The Governor's arguments were supplemented by others from Ambrose Spencer, whose bank holdings seemed more likely than ever to suffer if this gigantic combination succeeded. Spencer's opposition to the Merchants' Bank in 1805 had been earnest, but now his whole soul was aflame. To counteract the influence of Southwick's Register, he established the Albany Republican, which ceased to exist at the end of the campaign, but which, during its brief life, struck at every head that favoured the bank. Its editorials, following the line of his objections in the Council of Revision, lifted into prominence the injurious effect likely to flow from such an alarming extension of banking capital at a time when foreign commerce was stagnant, and when the American nation was on the eve of a war in defence of its commercial rights. This was mixed with a stronger personal refrain, discovering the danger to his bank-holdings and revealing the intensity of a nature not yet inured to defeat. A bank controlling three times as much capital as any other, he argued, with unlimited power to establish branches throughout the State, must be a constant menace to minor institutions, which were established under the confidence of governmental protection and upon the legislative faith that no further act should impair or destroy their security. "A power thus unlimited," he declared, "may be exercised not only to prejudice the interests, but to control the operations, destroy the independence, and impair the security of every bank north of the city of New York. A bill thus improvisory and alarming, giving undefined and unnecessary powers, and leaving the execution of those powers to a few individuals, would materially weaken the confidence of the community in the justice, wisdom, and foresight of the Legislature."[163]

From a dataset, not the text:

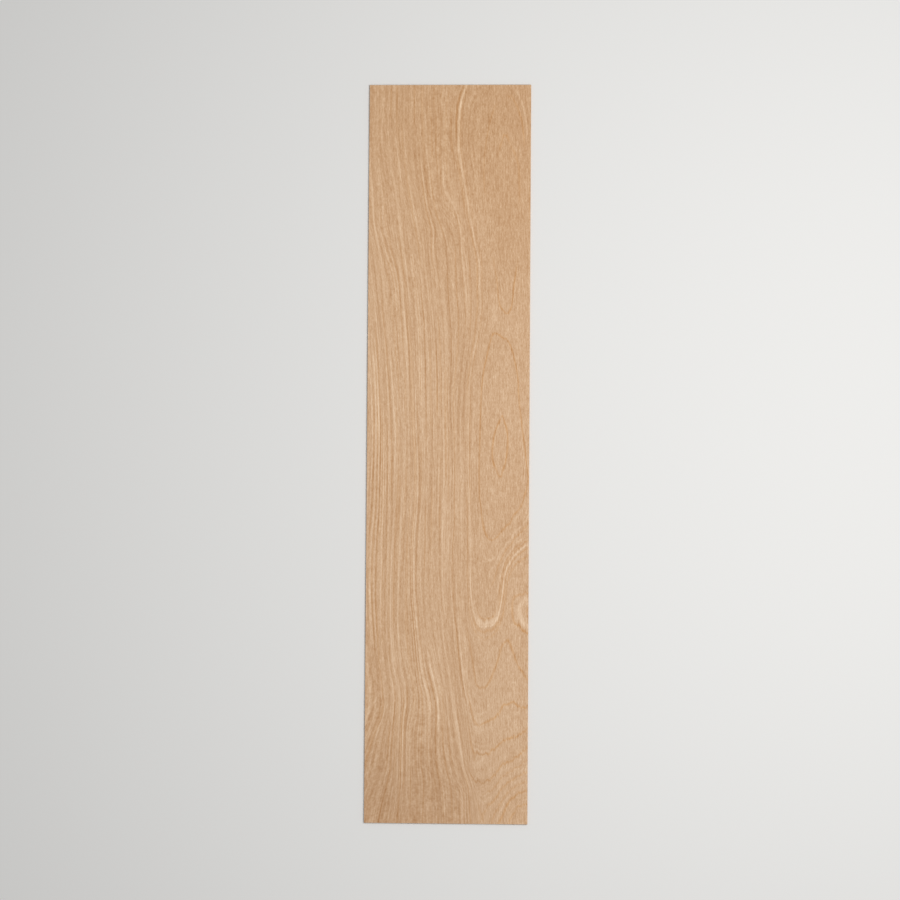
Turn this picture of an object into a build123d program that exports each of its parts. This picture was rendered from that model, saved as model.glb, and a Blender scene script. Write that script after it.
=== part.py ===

With Tompkins and Spencer stood John Taylor, whose fear for his stock in the State Bank, of which he was president, made his opposition more conspicuous than it appeared in 1805, when he assaulted Purdy, knocking him down as he left the senate chamber; but in this contest, he did not strike or threaten. He moved among his associates in the Senate with the grace of a younger man, his tall, spare form bending like a wind-swept tree as he reasoned and coaxed. In the same group of zealous opponents belonged Erastus Root, who had just entered the Senate, and whose speech against the Bank of America was distinguished for its suppressed passion and its stern severity. He had waked up, at last, to the scandalous barter in bank charters.